The Reds came into the 2014 season without a single middle infield prospect ranked in their top 30 prospects according to Baseball America. The highest ranked middle infielder in my 2014 Prospect Guide was Carlton Daal at #36. He currently finds himself playing in Low-A Dayton and is at best, several years from the big leagues. To say the Reds middle infield prospects are thin is not a stretch by any means.

Going back over the last five drafts, the Reds have drafted just three shortstops in the first five rounds of the draft. Billy Hamilton in the 2nd round of the 2009 draft, Devin Lohman in the 3rd round of 2010 and Cory Thompson in the 5th round last season. Tanner Rahier was drafted in the 2nd round of the 2012 draft as a shortstop, but he was immediately moved to third base, so I left him off of the list. Devin Lohman and Cory Thompson are still playing shortstop, though Lohman is now 25-years-old and has struggled to hit in his career and projects to be more of a utility player, while Thompson is a 19-year-old who has yet to play in his first full season.

On the international market there have been several shortstop signings over the years, with Carlton Daal and Ronald Bueno representing that group that has played stateside. As noted above, Daal is just now playing in Low-A Dayton, while Bueno has yet to make his full season debut.

So why haven’t the Reds spent more time looking at shortstops in the draft or on the international market? Well, it goes back to the whole rarity thing. I went back to the Baseball America Top 100 lists for the 2012-2014 seasons and found every player listed as a shortstop that made the list. I then looked up how they were acquired and for international signings, listed their signing bonus. Here is the list:

There were 18 shortstops that made the cut. Of the 11 players that were drafted, six of them were never available to the Reds. Of the remaining five, the Reds actually did draft two of them. The remaining three were Corey Seager in 2012, Chris Owings in 2009 and Andrelton Simmons in 2010. The Reds selected Mike Leake in 2009, so they certainly made a good decision there. In 2010 Simmons went late in the second round after the Reds had selected C Yasmani Grandal and OF Ryan LaMarre. They had also just drafted Billy Hamilton a year before. In 2012 they drafted RHP Nick Travieso over Corey Seager. Both players are still in A-ball.

When looking at the elite shortstop prospects from this list, there were four taken in the top 10 overall and not a single one drafted after the second round of the draft. The average spot for the players picked was 28th overall, though seven were taken well ahead of that spot.

When we look at the international market players you either have a bunch of big bonus guys who averaged $808,750 to sign or bargain types who were well under the radar who averaged $70,000 to sign. While the Reds have been players in the international market, you don’t always get the guys you want simply by offering the most money. There are a lot of politics at play and the players also get to choose where to go. The Reds did land Didi Gregorius here though on a bargain deal.

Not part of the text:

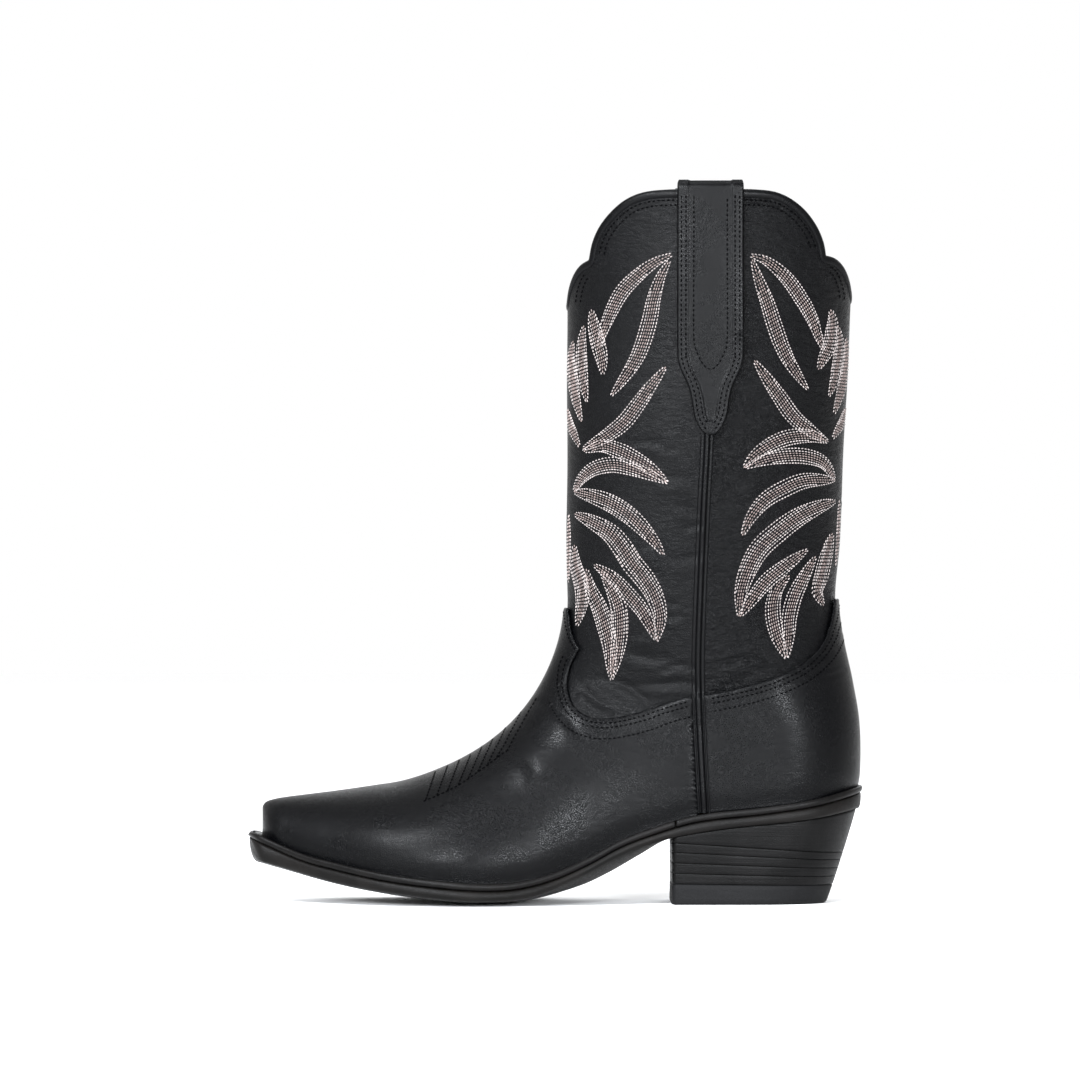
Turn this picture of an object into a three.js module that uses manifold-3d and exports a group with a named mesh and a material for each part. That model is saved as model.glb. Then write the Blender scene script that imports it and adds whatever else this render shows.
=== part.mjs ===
// A cowboy boot for the left foot, in millimetres, +Z up, the toe towards -X, the outer side towards -Y.
// The origin is under the middle of the boot, on the ground.
//
// The upper, its linings and its stiffeners are thin layers of one surface, the boot's form. A layer is the
// form at one depth less the form at another, trimmed to an outline drawn in side view. The bottom is built up
// below the feather, the line where the upper meets the welt.
import * as THREE from "three";
import { mergeVertices } from "three/addons/utils/BufferGeometryUtils.js";
import Module from "manifold-3d";

const wasm = await Module();
wasm.setup();

// ---- driving dimensions ----
const GAP = 0.3; // between pieces that touch
const TOE_X = -137.4; // the front of the form
const UPPER_BACK_X = 143;
const PIVOT_X = -81; // the centre of the instep curve, in front of the ankle
const PIVOT_Z = 144;
const FORM_TOP = 345;

const COVER_DEPTH = [-1.9, -0.3]; // vamp and counter cover, outside the shaft panels
const PANEL_DEPTH = [0, 1.5]; // shaft panels and stiffeners
const LINING_DEPTH = [1.8, 2.8];
const STRAP_DEPTH = [-2.1, -0.3];
const STRAP_INNER_DEPTH = [3.1, 4.7];
const WELTING_DEPTH = [-2.3, -0.3];

const MARGIN = 12; // the upper's edge, turned in under the insole
const OVERLAP = 12; // how far the shaft panels run in under the vamp and the counter cover
const INSOLE_THICKNESS = 3.5;
const SOCK_THICKNESS = 1.4;
const WELT_THICKNESS = 3.2;
const SHANK_THICKNESS = 1.2;
const PIPING_WIDTH = 4.3;
const BINDING_HEIGHT = 1.3;
const STRAP_TOP = 341;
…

With all of this in mind, of the 12 players from the Baseball America Top 100 lists from 2012-2014 that were shortstops that were actually available to the Reds, they actually acquired three of them. Given that there are 30 teams in the big leagues, it is safe to say that they have absolutely done a good job at trying to and finding shortstop prospects.

So next time you or someone you know is openly wondering why the Reds haven’t upgraded the position or don’t have a ready replacement in the minor leagues remember all of this. Finding a shortstop is incredibly tough and the Reds have actually done a better job at trying to find them than most, it simply hasn’t worked out as well as you would hope.